Factors that drive demand
Different locations are driven by different factors and rarely are two locations the same, so it’s important to understand the nuances of each market/location. That said, I’ve listed below some of the common factors that drive demand in investment-grade locations.
- Amenities. This includes necessities such as supermarkets, family doctor, dentist and so forth. Equally important is entertainment amenities including cafes and restaurants, entertainment venues, parkland including running and bike tracks and so on.
- Proximity to employment opportunities. Whilst we might believe this is less important post-Covid, I think the long-term impact has been overstated. There will always be substantially better employment opportunities in large capital cities for most industries.
- Schools. This can include sort after public school zones as well as desirable private schools. Proximity to schools can contribute a lot towards capital growth.
- Culture/community. It’s a positive attribute for a location to have a good community vibe/feel. This is often present in local shopping strips and the mixture of businesses adds a lot to this attribute. Some inner suburbs lack this and it’s to their detriment.
- Healthcare. Proximity to hospitals is important to some buyers, particularly older folk.
- Transport. This includes good public transport easily within walking distance as well as major arterial roads.
When doesn’t this rule apply?
A property’s quality might not be responsible for driving investment returns (capital growth) in the short-term. In the short-term, popularity can drive growth. This has been particularly evident over the past couple of years (through Covid) in many coastal locations. The popular trend has been that “since business will now be conducted online (Zoom), we can all move to the coast and enjoy a better lifestyle”. This thematic has driven unusually high levels of price growth in these markets.

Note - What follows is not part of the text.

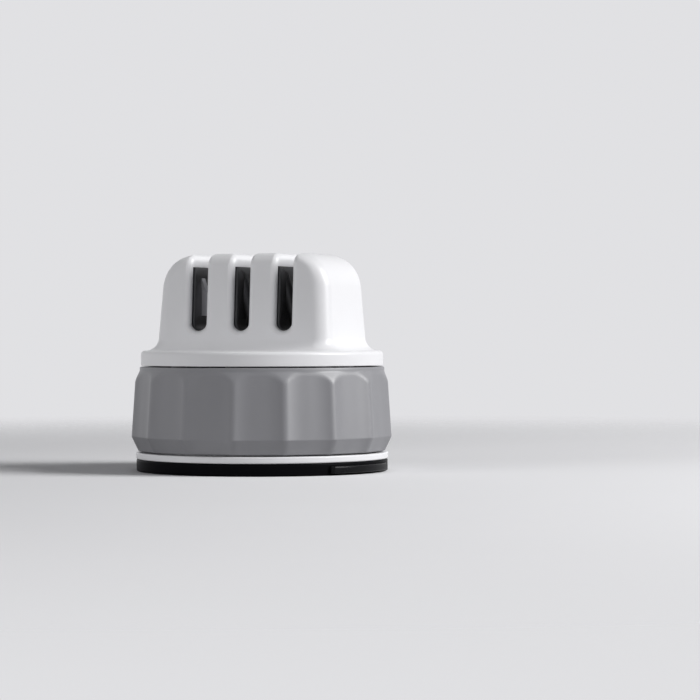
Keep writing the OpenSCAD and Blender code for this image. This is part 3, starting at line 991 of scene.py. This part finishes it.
@dataclass
class Head:
    """The white head with its flange and its three slots."""

    levels: Levels
    flange_high: float = 3.6 * MM
    flange_r: float = 29.5 * MM
    flange_edge: float = 1.0 * MM
    flange_land: float = 0.08 * MM
    flange_wall: float = 2.0 * MM
    length: float = 46.8 * MM
    width: float = 26.0 * MM
    draft: float = math.radians(3.7)
    corner_r: float = 4.0 * MM
    end_r: float = 8.0 * MM
    edge_r: float = 3.0 * MM
    foot_r: float = 3.0 * MM
    wall: float = 1.2 * MM
    top_wall: float = 3.2 * MM
    slot_width: float = 3.9 * MM
    slot_pitch: float = 11.4 * MM
    slot_floor: float = 4.8 * MM
    lip_r: float = 1.8 * MM
    floor_lip: float = 1.3 * MM
    rim_edge: float = 0.2 * MM
    corner_steps: int = 10
    foot_steps: int = 9
    round_steps: int = 20
    inside_steps: int = 4
    crown_drop: float = 0.35 * MM
    lip_steps: int = 9
    lip_turn: float = math.radians(78.0)
    spare: float = 0.5 * MM
    slip: float = 0.01 * MM
    roll_steps: int = 12
    bowl_columns: int = 72
    crease: float = 30.0

    @property
    def top(self) -> float:
        """Level of the head's crown, a little under the frame's box."""
        return self.levels.top - self.crown_drop

    @property
    def foot(self) -> float:
        """Level of the flange's upper face."""
        return self.levels.flange + self.flange_high

    @property
    def high(self) -> float:
        """Height of the head above the flange."""
        return self.top - self.foot

    def drop(self, height: float, radius: float) -> float:
        """How far a rounding of the top draws a side in at a height."""
        over = height - (self.high - radius)
        return 0.0 if over <= 0 else radius - math.sqrt(max(0.0, radius**2 - over**2))

    def half_length(self, height: float) -> float:
        """Half the head's length at a height above the flange."""
        return self.length / 2 - math.tan(self.draft) * height - self.drop(height, self.end_r)

    def half_width(self, height: float) -> float:
        """Half the head's width at a height above the flange."""
        return self.width / 2 - math.tan(self.draft) * height - self.drop(height, self.edge_r)

    def climb(self, bench: Bench, heights: Sequence[float]) -> None:
        """Extrudes the selected top face up step by step and draws its four sides in.

        Args:
            bench: The head or its inside, open in edit mode.
            heights: Heights above the flange, starting with that of the face.
        """
        for low, high in zip(heights, heights[1:]):
            level = self.foot + high
            bench.extrude(z=high - low)
            ends = self.half_length(low) - self.half_length(high)
            sides = self.half_width(low) - self.half_width(high)
            for sign in (-1.0, 1.0):
                bench.pick(lambda v: abs(v.z - level) < NEAR and v.x * sign > 0)
                bench.shift(x=-sign * ends)
                bench.pick(lambda v: abs(v.z - level) < NEAR and v.y * sign > 0)
                bench.shift(y=-sign * sides)
            bench.pick(lambda v: abs(v.z - level) < NEAR, Part.FACES)

    def plan(self, name: str, half_length: float, half_width: float, corner: float, level: float) -> Bench:
        """Adds a flat face with rounded corners.

        Args:
            name: Name of the piece.
            half_length: Half its length along X.
            half_width: Half its width along Y.
            corner: Radius of its corners.
            level: Its level.

        Returns:
            The piece, open in edit mode with the face selected.
        """
        put_down()
        bpy.ops.mesh.primitive_plane_add(size=1.0, location=(0.0, 0.0, level))
        bench = Bench(name)
        bench.piece.scale = (2 * half_length, 2 * half_width, 1.0)
        bench.open()
        bpy.ops.mesh.select_mode(type="VERT")
        bpy.ops.mesh.select_all(action="SELECT")
        bench.bevel(corner, self.corner_steps, points=True)
        bench.pick(lambda v: True, Part.FACES)
        return bench

    def outside(self) -> Bench:
        """Models the hollow foot, the drafted sides and the rounded top.

        Returns:
            The outside of the head, open below.
        """
        grow = self.foot_r
        half_length, half_width = self.half_length(0.0) + grow, self.half_width(0.0) + grow
        bench = self.plan("head_shell_moulded", half_length, half_width, self.corner_r + grow, self.foot)
        reached = 0.0
        for step in range(1, self.foot_steps + 1):
            turn = math.radians(90.0 * step / self.foot_steps)
            height = self.foot_r * (1.0 - math.cos(turn))
            now = self.foot_r * (1.0 - math.sin(turn)) - math.tan(self.draft) * height
            bpy.ops.mesh.inset(thickness=grow - now, depth=height - reached, use_even_offset=True)
            grow = now
            reached = height
        rounding = self.high - self.end_r
        turns = [math.radians(90.0 * step / self.round_steps) for step in range(self.round_steps + 1)]
        self.climb(bench, [reached] + [rounding + self.end_r * math.sin(turn) for turn in turns])
        return bench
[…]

If your investment decision is based on a trend, then you must have a well-defined exit strategy. Because if prices are not underpinned by sound fundamentals, prices will eventually correct i.e. either prices will fall or there will be zero growth for many years. This has been proven, yet again, in the share market over the past month. Therefore, you must exit the investment before a price correction occurs.
Don’t underestimate this golden rule
If you are going to obsess about one thing, it should be investment quality (applies to all investments including property). If you get the quality right, and everything else wrong, it is likely that you’ll still successfully build substantial wealth.
My advice is if you are going to direct any energy towards investing, it should be solely focused on asset quality, and all other matters (tax, borrowing, etc.) should be outsourced to your advisors.